アメリカ留学を終え、日本に帰国し大学を卒業、4月から教員になることが決まり、10月からの半年の期間を使い、今度はアメリカ以外の国に行ってみたいと思い、シンガポールのワーキングホリデーを利用することにしました。シンガポールでは、早稲田のOBの方やサッカーを通した出会いに恵まれました。サッカーのコーチとしてお世話になった会社が、カンボジアでCSR活動を行っていて、カンボジア出張に同行させてもらい、クリニックや国際大会運営のお手伝い等も行いました。この経験から、スポーツの持つ力、発展途上国でのスポーツの重要性などを体感しました。そして、教員として仕事をしながらも、発展途上国の子どもたちにスポーツを通して人生が豊かになる、という経験をしてほしいと思い、青年海外協力隊に挑戦することになりました。


(↑ウガンダに住んでいた頃の近所の子どもたち)

青年海外協力隊
実際に青年海外協力隊になり、アフリカのウガンダへ行ってみると、派遣地域には電気も水もなく、日本のように治安がいい場所でもないので、想像以上の苦労がありました。それでも、実際に現地の人々とともに生活したことで、自分のこれまでの恵まれた環境に気づき、社会に還元できる人間にならなくては、と思うようになりました。残念ながら、任期の途中でコロナ禍により緊急帰国することになりましたが、今後も任地に戻るチャンスがあるので、今は日本の小学校で子供たちと過ごしながら、ウガンダでの経験を伝えていこうと取り組んでいます。


(↑帰国後の小学校での英語の授業で)

最後に
まず、ア女という高いレベルでのサッカーの経験ができたことは、フットボール人生において大きな財産となりました。今も、フットサルの日本リーグでプレーできているのは、ア女でサッカーをしていたからだと思います。
また、サッカーだけではなく、本当に多様なバックグラウンドをもつ人たちが早稲田にはいて、その人たちとの出会いも私にとってとても重要なものになりました。スポ科の授業だけでなく、オープン科目の授業も時間が許す範囲で受けるなどもしていました。「留学してみたい」「サッカー以外のことも挑戦したい」という思いがあっても、思いのままで終わってしまうことが多いかもしれませんが、そこで実際に行動に移すかどうかで、その後の人生が本当にまったく違うものになります。私は就職活動をやめ、留学を選択してよかったと思います。ただ、大事なことは正しい選択をすることではなく、自分の選択した道を正解にしていくような日々を送ることだと思っています。

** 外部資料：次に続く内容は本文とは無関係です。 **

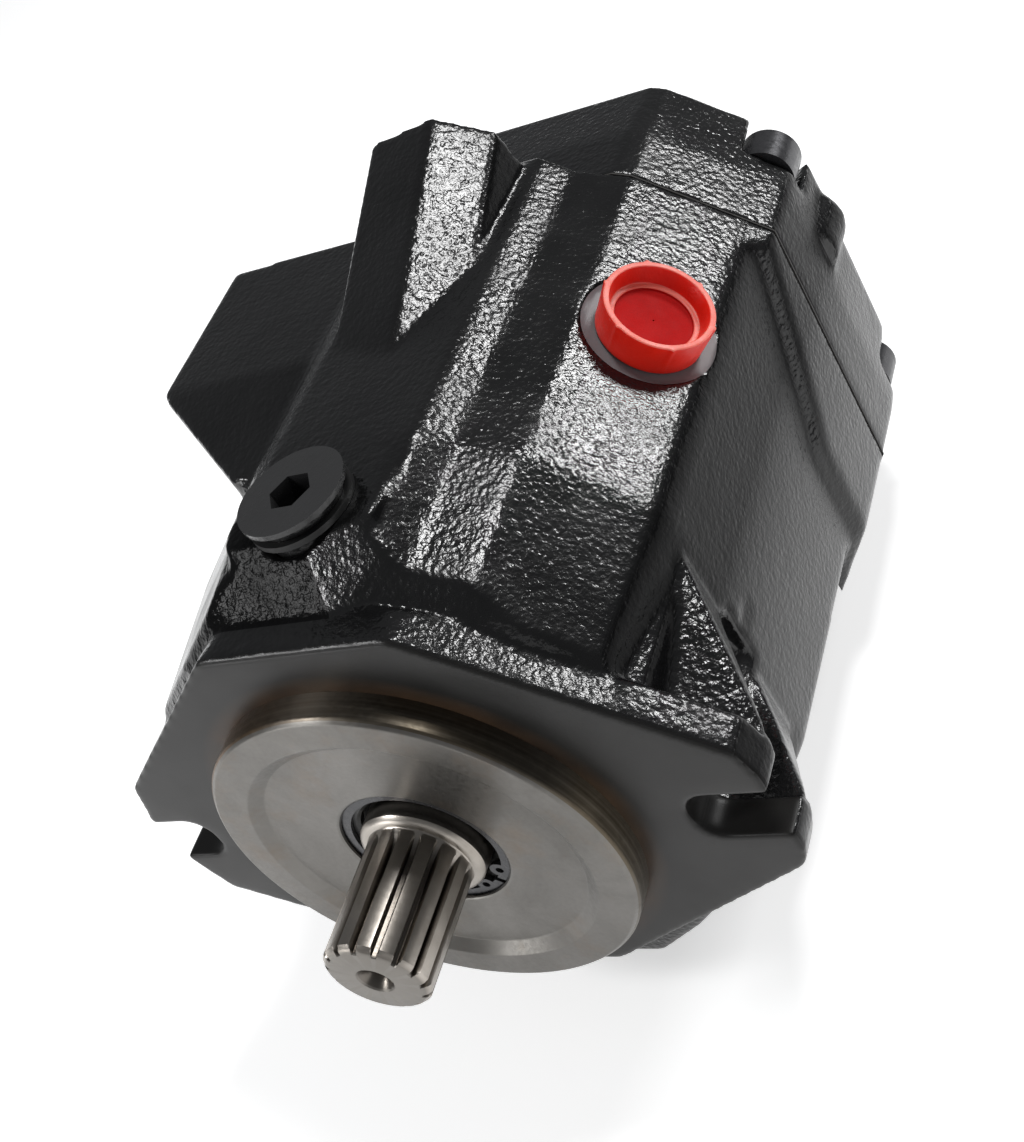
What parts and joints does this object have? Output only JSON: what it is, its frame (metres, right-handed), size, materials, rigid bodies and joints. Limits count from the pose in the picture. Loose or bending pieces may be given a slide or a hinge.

つらつらとまとまりのない文章で長文をつづってしまい申し訳ありません。今回このような機会をいただけたこと、大変うれしく思います。ますますのア女の発展を応援し、ア女っ子たちが心身ともに健康ですごせることお祈りしています。
在学中~卒業後も、福さんにはたくさんお世話になりました。太陽のような存在で、すごく面白くて、いつも尊敬していました!今回もこうして縁をつなげていただき、感謝しています!ありがとうございます!


(↑ウガンダでのサッカー教室)

「サッカー」という枠組みを超えた先はまさに「世界」への扉を開けた感覚に陥ったのだろう。0から1への恐怖心と好奇心がせめぎ合った瞬間。決して、誰もが真似できないことから「経験」という財産に変え、ア女にその想いをそっと落としてくれた。

よりリアルに伝えてくださった新井さん、本当にありがとうございました。今の自分が本当に求めているとこは何なのか、真価を問い続ける大切さを学ばせていただきました。今回の繋がりも大切にしていきたいと思います。貴重なお話、ありがとうございました!